MATERIAL PROVIDED>

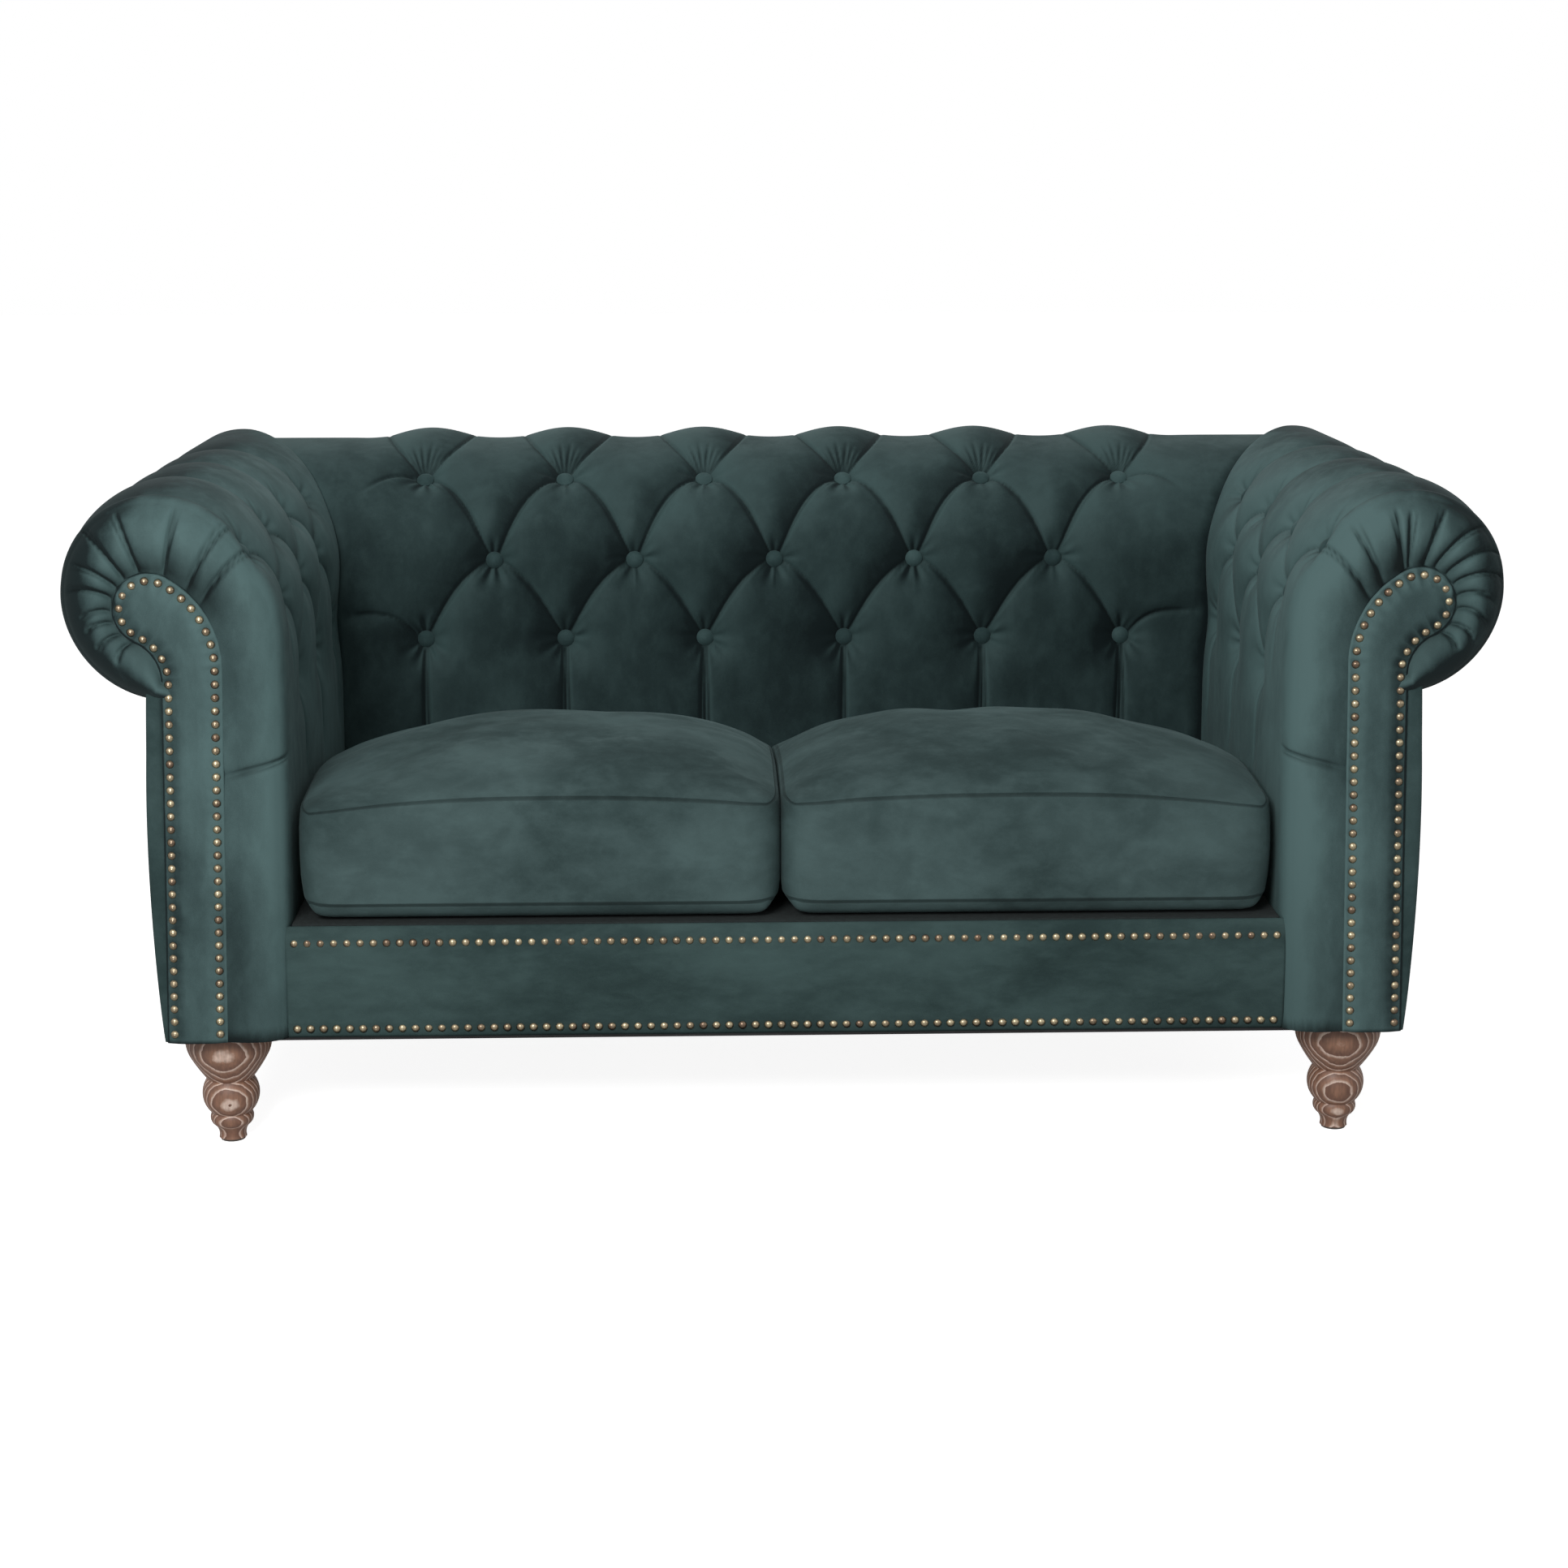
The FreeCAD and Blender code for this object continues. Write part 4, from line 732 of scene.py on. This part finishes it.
arm_under_z = float(arm_form.point(4.0)[1])
facing_rest_y, arm_wall_x = -0.4385, 0.6464
# Painted light: each arm's velvet is lighter on faces turned inward, forward and up and darker on
# its outer side; the two sides' velvets mirror each other.
arm_velvet = {side: velvet(side + "_arm_velvet", (0.0062, 0.0130, 0.0140), (0.076, 0.134, 0.134),
                           streak=(1.0, 1.0, 0.55), patches=0.62, lean=(lean, -0.72, 0.30),
                           painted_light_strength=1.45, level=0.62)
              for side, lean in (("right", -0.80), ("left", 0.70))}
for side, sign in (("right", 1), ("left", -1)):
    padding, skin = padded_arm(side)
    inner_x = neck_in_x + neck_lean + (arm_wall_x - neck_in_x - neck_lean) * ring_shares
    first_y, last_y = (np.maximum(skin[:, i, 1], facing_rest_y) for i in (0, -1))
    rear = np.stack([points_at(neck_middle_x, last_y, arm_under_z),
                     points_at(inner_x, first_y, arm_under_z),
                     points_at(inner_x, first_y, body_bottom_z)], axis=1)
    skin[..., 0] *= sign
    rear[..., 0] *= sign
    # painted shade: the lower part of each arm pad is darkened, most at the bottom and not at all
    # above 0.42 m
    low = 0.4 * (1 - smooth_step(0.15, 0.42, skin[..., 2]))
    pad = closed_tube(side + "_arm_velvet_pad", skin, rear,
                      np.maximum(padding.shade, low.reshape(-1)))
    dress(pad, side + "_inside_arm_pad", arm_velvet[side])

# Buttons are small tin moulds covered with the same velvet. Each is sunk into its pit by a
# twine that is tied off on the frame behind.

button_velvet = velvet("button_velvet", (0.017, 0.035, 0.036), (0.052, 0.098, 0.098))


def repaint(paint, *nodes):
    """Gives carried-over parts their finished material."""
    for node in nodes:
        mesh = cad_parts[node].data
        mesh.materials.clear()
        mesh.materials.append(paint)
        mesh.shade_smooth()


def each_side(*nodes):
    """The names of parts that both sides have."""
    return [side + "_" + node for node in nodes for side in ("left", "right")]


repaint(button_velvet, "back_buttons", *each_side("arm_buttons"))

# Each facing is a thin pad of velvet over board, shaped to the scroll and nailed round its
# edge, so that the cloth dimples at every nail.

facing_front_y = -0.4464
facing_back_y = -0.440


def nail_middles(node):
    """Middle of each nail's head in a carried-over group of nails."""
    form = bmesh.new()
    form.from_mesh(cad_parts[node].data)
    bmesh.ops.remove_doubles(form, verts=form.verts, dist=1e-6)
    left = set(form.verts)
    middles = []
    while left:
        front = [left.pop()]
        island = []
        while front:
            vertex = front.pop()
            island.append(vertex.co)
            for edge in vertex.link_edges:
                other = edge.other_vert(vertex)
                if other in left:
                    left.remove(other)
                    front.append(other)
        points = np.array(island)
        middles.append((points.max(axis=0) + points.min(axis=0)) / 2)
    form.free()
    return np.array(middles)


def nail_dimples(points, middles, depth, reach):
    """How far the cloth sinks round its nails."""
    sunk = np.zeros(len(points))
    for middle in middles:
        distance = np.hypot(points[:, 0] - middle[0], points[:, 2] - middle[2])
        sunk = np.maximum(sunk, depth * np.exp(-(distance / reach) ** 2))
    return sunk


def shaped_sheet(name, sheet, back_y):
    """A sheet of cloth through a grid of points, with its edge turned back to back_y."""
    form = grid_form(sheet, np.zeros(sheet.shape[:2]), 2e-5)
    rim = [edge for edge in form.edges if edge.is_boundary]
    for element in bmesh.ops.extrude_edge_only(form, edges=rim)["geom"]:
        if isinstance(element, bmesh.types.BMVert):
            element.co.y = back_y
    return closed(name, form)


facing_runs = np.linspace(0, 3, 260)
across = np.array([0, 0.04, 0.10, 0.17, 0.25, 0.33, 0.42, 0.5, 0.58, 0.67, 0.75, 0.83, 0.90, 0.96,
                   1.0])
for side, sign in (("right", 1), ("left", -1)):
    near_x, near_z = scroll_point(np.interp(facing_runs, range(4), (0, 1, 1.8, 2.65)), nail_margin)
    far_x, far_z = scroll_point(np.interp(facing_runs, range(4), (5, 4, 3.5, 2.65)), nail_margin)
    chord = np.hypot(far_x - near_x, far_z - near_z)
    edge_distance = chord[:, None] * np.minimum(across, 1 - across)
    sheet = points_at(near_x[:, None] + (far_x - near_x)[:, None] * across,
                      facing_front_y + 0.0004 - 0.0042 * rounded_rim(edge_distance, 0.020),
                      near_z[:, None] + (far_z - near_z)[:, None] * across)
    flat = sheet.reshape(-1, 3)
    nails = nail_middles(side + "_arm_nails") * (sign, 1, 1)
    flat[:, 1] += nail_dimples(flat, nails, depth=0.0030, reach=0.0085)
    sheet[..., 0] *= sign
    facing = shaped_sheet(side + "_arm_facing_velvet", sheet, facing_back_y)
    dress(facing, side + "_arm_facing", arm_velvet[side])

# The front border is velvet over a thin felt on the seat rail, held by two rows of nails.
# It lies between the front pads of the arms, under the cushions.

border_low_z, border_high_z = 0.150, 0.290
border_half = 0.607
border_front_y, border_back_y = -0.430, -0.427
columns = np.linspace(-border_half, border_half, 401)
rows = np.linspace(border_low_z, border_high_z, 47)
rim_distance = np.minimum(rows - border_low_z, border_high_z - rows)
waves = 0.0006 * np.sin(columns[:, None] * 23.0 + rows * 31.0)
sheet = points_at(columns[:, None], border_front_y + 0.0012 - waves
                  - 0.0032 * rounded_rim(rim_distance, 0.022), rows)
flat = sheet.reshape(-1, 3)
border_nails = np.concatenate([nail_middles(f"front_{row}_nails") for row in ("lower", "upper")])
flat[:, 1] += nail_dimples(flat, border_nails, depth=0.0016, reach=0.0075)
border = shaped_sheet("front_border_velvet", sheet, border_back_y)
border_velvet = velvet("border_velvet", (0.011, 0.023, 0.023), (0.046, 0.084, 0.082),
                       streak=(0.6, 1.0, 1.3), patches=0.8)
dress(border, "front_border", border_velvet)

# The outside of each arm and the back is velvet drawn over board, slightly bulged, and
# tacked under the roll and under the frame.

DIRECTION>
Every line above should be written out again exactly as it stands.

RESPONSE TO THIS TASK>
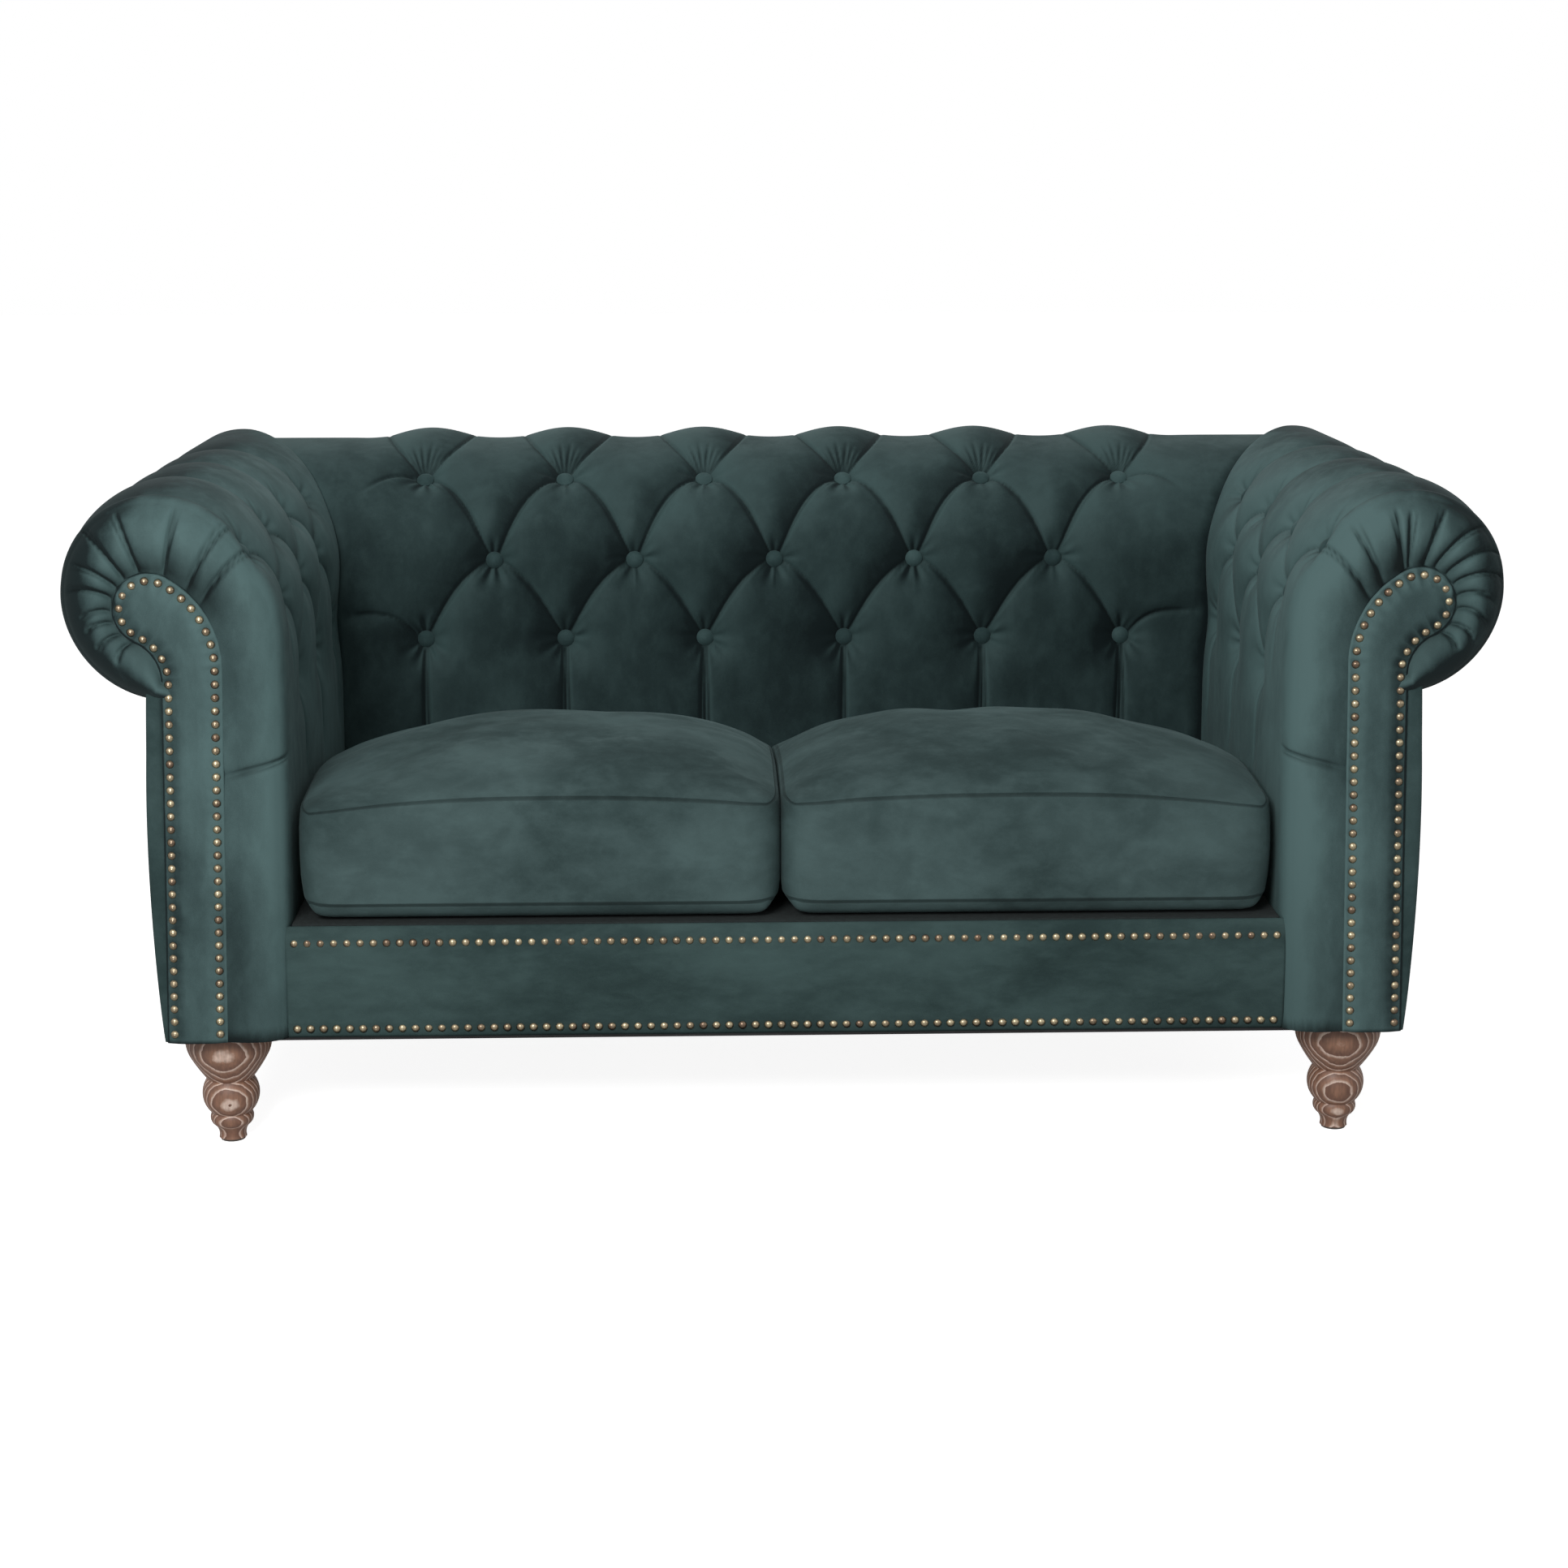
The FreeCAD and Blender code for this object continues. Write part 4, from line 732 of scene.py on. This part finishes it.
arm_under_z = float(arm_form.point(4.0)[1])
facing_rest_y, arm_wall_x = -0.4385, 0.6464
# Painted light: each arm's velvet is lighter on faces turned inward, forward and up and darker on
# its outer side; the two sides' velvets mirror each other.
arm_velvet = {side: velvet(side + "_arm_velvet", (0.0062, 0.0130, 0.0140), (0.076, 0.134, 0.134),
                           streak=(1.0, 1.0, 0.55), patches=0.62, lean=(lean, -0.72, 0.30),
                           painted_light_strength=1.45, level=0.62)
              for side, lean in (("right", -0.80), ("left", 0.70))}
for side, sign in (("right", 1), ("left", -1)):
    padding, skin = padded_arm(side)
    inner_x = neck_in_x + neck_lean + (arm_wall_x - neck_in_x - neck_lean) * ring_shares
    first_y, last_y = (np.maximum(skin[:, i, 1], facing_rest_y) for i in (0, -1))
    rear = np.stack([points_at(neck_middle_x, last_y, arm_under_z),
                     points_at(inner_x, first_y, arm_under_z),
                     points_at(inner_x, first_y, body_bottom_z)], axis=1)
    skin[..., 0] *= sign
    rear[..., 0] *= sign
    # painted shade: the lower part of each arm pad is darkened, most at the bottom and not at all
    # above 0.42 m
    low = 0.4 * (1 - smooth_step(0.15, 0.42, skin[..., 2]))
    pad = closed_tube(side + "_arm_velvet_pad", skin, rear,
                      np.maximum(padding.shade, low.reshape(-1)))
    dress(pad, side + "_inside_arm_pad", arm_velvet[side])

# Buttons are small tin moulds covered with the same velvet. Each is sunk into its pit by a
# twine that is tied off on the frame behind.

button_velvet = velvet("button_velvet", (0.017, 0.035, 0.036), (0.052, 0.098, 0.098))


def repaint(paint, *nodes):
    """Gives carried-over parts their finished material."""
    for node in nodes:
        mesh = cad_parts[node].data
        mesh.materials.clear()
        mesh.materials.append(paint)
        mesh.shade_smooth()


def each_side(*nodes):
    """The names of parts that both sides have."""
    return [side + "_" + node for node in nodes for side in ("left", "right")]


repaint(button_velvet, "back_buttons", *each_side("arm_buttons"))

# Each facing is a thin pad of velvet over board, shaped to the scroll and nailed round its
# edge, so that the cloth dimples at every nail.

facing_front_y = -0.4464
facing_back_y = -0.440


def nail_middles(node):
    """Middle of each nail's head in a carried-over group of nails."""
    form = bmesh.new()
    form.from_mesh(cad_parts[node].data)
    bmesh.ops.remove_doubles(form, verts=form.verts, dist=1e-6)
    left = set(form.verts)
    middles = []
    while left:
        front = [left.pop()]
        island = []
        while front:
            vertex = front.pop()
            island.append(vertex.co)
            for edge in vertex.link_edges:
                other = edge.other_vert(vertex)
                if other in left:
                    left.remove(other)
                    front.append(other)
        points = np.array(island)
        middles.append((points.max(axis=0) + points.min(axis=0)) / 2)
    form.free()
    return np.array(middles)


def nail_dimples(points, middles, depth, reach):
    """How far the cloth sinks round its nails."""
    sunk = np.zeros(len(points))
    for middle in middles:
        distance = np.hypot(points[:, 0] - middle[0], points[:, 2] - middle[2])
        sunk = np.maximum(sunk, depth * np.exp(-(distance / reach) ** 2))
    return sunk


def shaped_sheet(name, sheet, back_y):
    """A sheet of cloth through a grid of points, with its edge turned back to back_y."""
    form = grid_form(sheet, np.zeros(sheet.shape[:2]), 2e-5)
    rim = [edge for edge in form.edges if edge.is_boundary]
    for element in bmesh.ops.extrude_edge_only(form, edges=rim)["geom"]:
        if isinstance(element, bmesh.types.BMVert):
            element.co.y = back_y
    return closed(name, form)


facing_runs = np.linspace(0, 3, 260)
across = np.array([0, 0.04, 0.10, 0.17, 0.25, 0.33, 0.42, 0.5, 0.58, 0.67, 0.75, 0.83, 0.90, 0.96,
                   1.0])
for side, sign in (("right", 1), ("left", -1)):
    near_x, near_z = scroll_point(np.interp(facing_runs, range(4), (0, 1, 1.8, 2.65)), nail_margin)
    far_x, far_z = scroll_point(np.interp(facing_runs, range(4), (5, 4, 3.5, 2.65)), nail_margin)
    chord = np.hypot(far_x - near_x, far_z - near_z)
    edge_distance = chord[:, None] * np.minimum(across, 1 - across)
    sheet = points_at(near_x[:, None] + (far_x - near_x)[:, None] * across,
                      facing_front_y + 0.0004 - 0.0042 * rounded_rim(edge_distance, 0.020),
                      near_z[:, None] + (far_z - near_z)[:, None] * across)
    flat = sheet.reshape(-1, 3)
    nails = nail_middles(side + "_arm_nails") * (sign, 1, 1)
    flat[:, 1] += nail_dimples(flat, nails, depth=0.0030, reach=0.0085)
    sheet[..., 0] *= sign
    facing = shaped_sheet(side + "_arm_facing_velvet", sheet, facing_back_y)
    dress(facing, side + "_arm_facing", arm_velvet[side])

# The front border is velvet over a thin felt on the seat rail, held by two rows of nails.
# It lies between the front pads of the arms, under the cushions.

border_low_z, border_high_z = 0.150, 0.290
border_half = 0.607
border_front_y, border_back_y = -0.430, -0.427
columns = np.linspace(-border_half, border_half, 401)
rows = np.linspace(border_low_z, border_high_z, 47)
rim_distance = np.minimum(rows - border_low_z, border_high_z - rows)
waves = 0.0006 * np.sin(columns[:, None] * 23.0 + rows * 31.0)
sheet = points_at(columns[:, None], border_front_y + 0.0012 - waves
                  - 0.0032 * rounded_rim(rim_distance, 0.022), rows)
flat = sheet.reshape(-1, 3)
border_nails = np.concatenate([nail_middles(f"front_{row}_nails") for row in ("lower", "upper")])
flat[:, 1] += nail_dimples(flat, border_nails, depth=0.0016, reach=0.0075)
border = shaped_sheet("front_border_velvet", sheet, border_back_y)
border_velvet = velvet("border_velvet", (0.011, 0.023, 0.023), (0.046, 0.084, 0.082),
                       streak=(0.6, 1.0, 1.3), patches=0.8)
dress(border, "front_border", border_velvet)

# The outside of each arm and the back is velvet drawn over board, slightly bulged, and
# tacked under the roll and under the frame.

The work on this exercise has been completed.